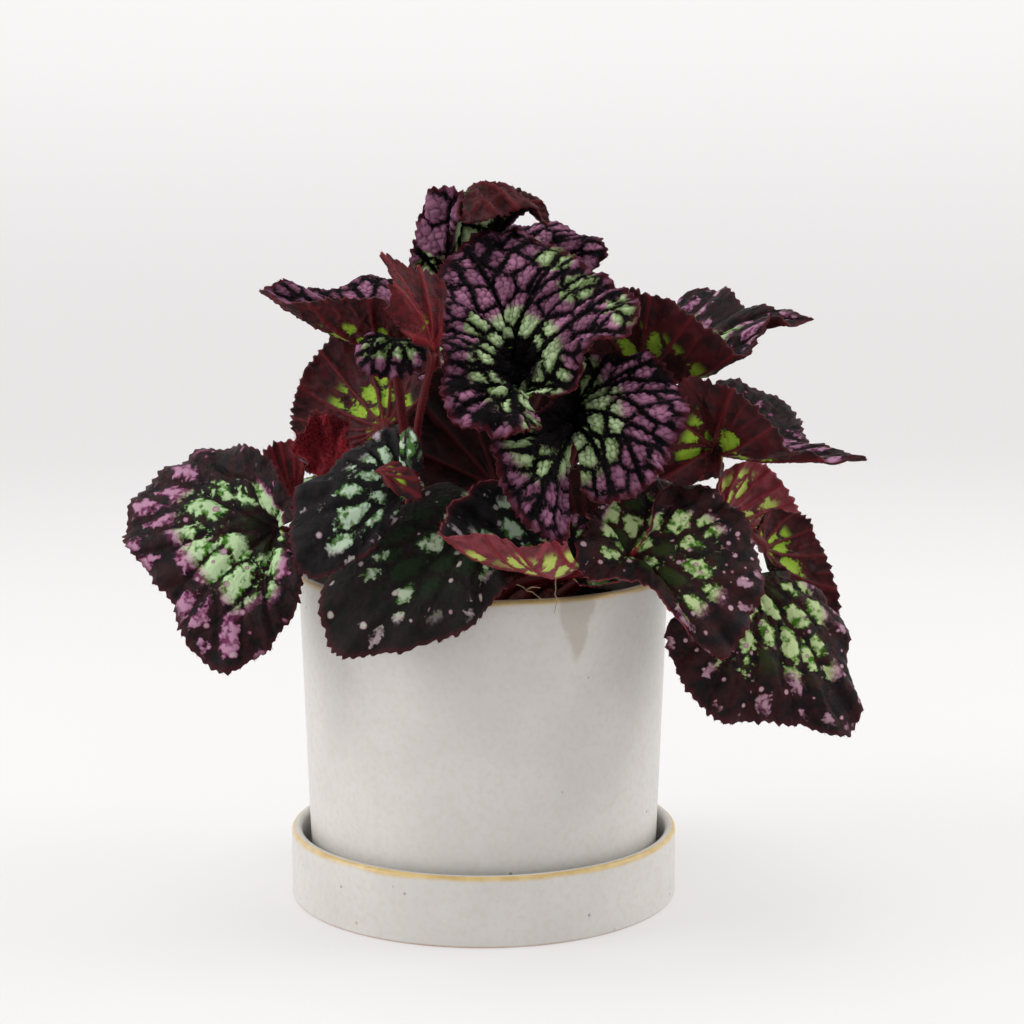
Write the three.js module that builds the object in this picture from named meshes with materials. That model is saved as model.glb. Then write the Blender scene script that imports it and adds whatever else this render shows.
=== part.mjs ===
// A rex begonia growing in a round glazed pot that stands in its own saucer.
// Millimetres, +Z up. The origin is the centre of the saucer's flat underside. The plant's open
// funnel leaves face -Y, and +X is to the right seen from there.
import * as THREE from "three";

// Pot, saucer and soil
const saucerSize = {
  outerRadius: 75,
  innerRadius: 70.9,
  height: 26.6,
  floorThickness: 5,
  edgeRounding: 1.6,
};
const potSize = {
  footRadius: 66.9,
  rimRadius: 71.2,
  standsAt: 5.3,
  rimHeight: 126.2,
  wallThickness: 4.4,
  floorThickness: 6,
  drainRadius: 7,
  footRounding: 2.5,
};
const soilSize = { topAtWall: 110, topAtCentre: 112, gapToPot: 0.4 };
const roundSegments = 40;

// Rhizome: the low knuckle at soil level from which every leaf stem rises
const rhizomeSize = { centreY: -6, radiusX: 34, radiusY: 28, height: 11, segments: 20 };

// Leaves and stems
const stemRadius = { rosette: 2.3, mature: 2.1, young: 1.5 };
const leafThickness = 1;
const leafRings = 5;
const touchingGap = 0.35;
const stemSides = 6;
const stemSteps = 8;
const stemRise = 0.4; // share of its length that a stem keeps the direction it leaves the rhizome in
const stemReach = 0.3; // share of its length that a stem runs straight as it meets its blade
const stemBevel = 0.4; // how much of a slanting stem's end counts in its clearance from the blade
const fewVeins = 11; // a leaf with fewer margin points than this gets a column between each two

// Colours read from the real plant
const finishes = {
  glaze: new THREE.MeshStandardMaterial({ color: 0xd9d7d1, roughness: 0.45, metalness: 0 }),
  soil: new THREE.MeshStandardMaterial({ color: 0x1c1512, roughness: 1, metalness: 0 }),
  rhizome: new THREE.MeshStandardMaterial({ color: 0x4a2420, roughness: 0.8, metalness: 0 }),
  stem: new THREE.MeshStandardMaterial({ color: 0x5e151c, roughness: 0.7, metalness: 0 }),
  rosette: new THREE.MeshStandardMaterial({ color: 0x7d5068, roughness: 0.6, metalness: 0 }),
  mature: new THREE.MeshStandardMaterial({ color: 0x2c3a2a, roughness: 0.5, metalness: 0 }),
  young: new THREE.MeshStandardMaterial({ color: 0x6b1a24, roughness: 0.7, metalness: 0 }),
};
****
STATED TASK: Print all of the data exactly as it was given.

COMPLETE OUTPUT:
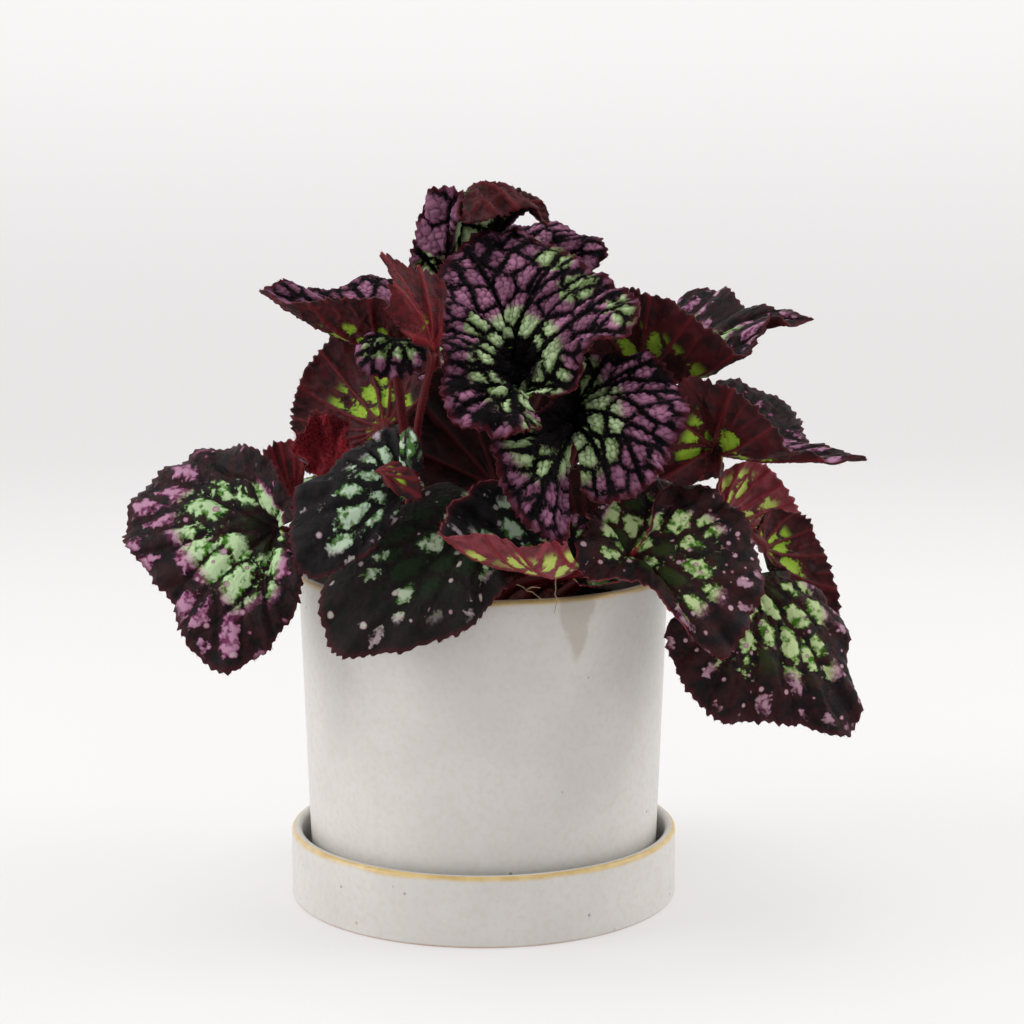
Write the three.js module that builds the object in this picture from named meshes with materials. That model is saved as model.glb. Then write the Blender scene script that imports it and adds whatever else this render shows.
=== part.mjs ===
// A rex begonia growing in a round glazed pot that stands in its own saucer.
// Millimetres, +Z up. The origin is the centre of the saucer's flat underside. The plant's open
// funnel leaves face -Y, and +X is to the right seen from there.
import * as THREE from "three";

// Pot, saucer and soil
const saucerSize = {
  outerRadius: 75,
  innerRadius: 70.9,
  height: 26.6,
  floorThickness: 5,
  edgeRounding: 1.6,
};
const potSize = {
  footRadius: 66.9,
  rimRadius: 71.2,
  standsAt: 5.3,
  rimHeight: 126.2,
  wallThickness: 4.4,
  floorThickness: 6,
  drainRadius: 7,
  footRounding: 2.5,
};
const soilSize = { topAtWall: 110, topAtCentre: 112, gapToPot: 0.4 };
const roundSegments = 40;

// Rhizome: the low knuckle at soil level from which every leaf stem rises
const rhizomeSize = { centreY: -6, radiusX: 34, radiusY: 28, height: 11, segments: 20 };

// Leaves and stems
const stemRadius = { rosette: 2.3, mature: 2.1, young: 1.5 };
const leafThickness = 1;
const leafRings = 5;
const touchingGap = 0.35;
const stemSides = 6;
const stemSteps = 8;
const stemRise = 0.4; // share of its length that a stem keeps the direction it leaves the rhizome in
const stemReach = 0.3; // share of its length that a stem runs straight as it meets its blade
const stemBevel = 0.4; // how much of a slanting stem's end counts in its clearance from the blade
const fewVeins = 11; // a leaf with fewer margin points than this gets a column between each two

// Colours read from the real plant
const finishes = {
  glaze: new THREE.MeshStandardMaterial({ color: 0xd9d7d1, roughness: 0.45, metalness: 0 }),
  soil: new THREE.MeshStandardMaterial({ color: 0x1c1512, roughness: 1, metalness: 0 }),
  rhizome: new THREE.MeshStandardMaterial({ color: 0x4a2420, roughness: 0.8, metalness: 0 }),
  stem: new THREE.MeshStandardMaterial({ color: 0x5e151c, roughness: 0.7, metalness: 0 }),
  rosette: new THREE.MeshStandardMaterial({ color: 0x7d5068, roughness: 0.6, metalness: 0 }),
  mature: new THREE.MeshStandardMaterial({ color: 0x2c3a2a, roughness: 0.5, metalness: 0 }),
  young: new THREE.MeshStandardMaterial({ color: 0x6b1a24, roughness: 0.7, metalness: 0 }),
};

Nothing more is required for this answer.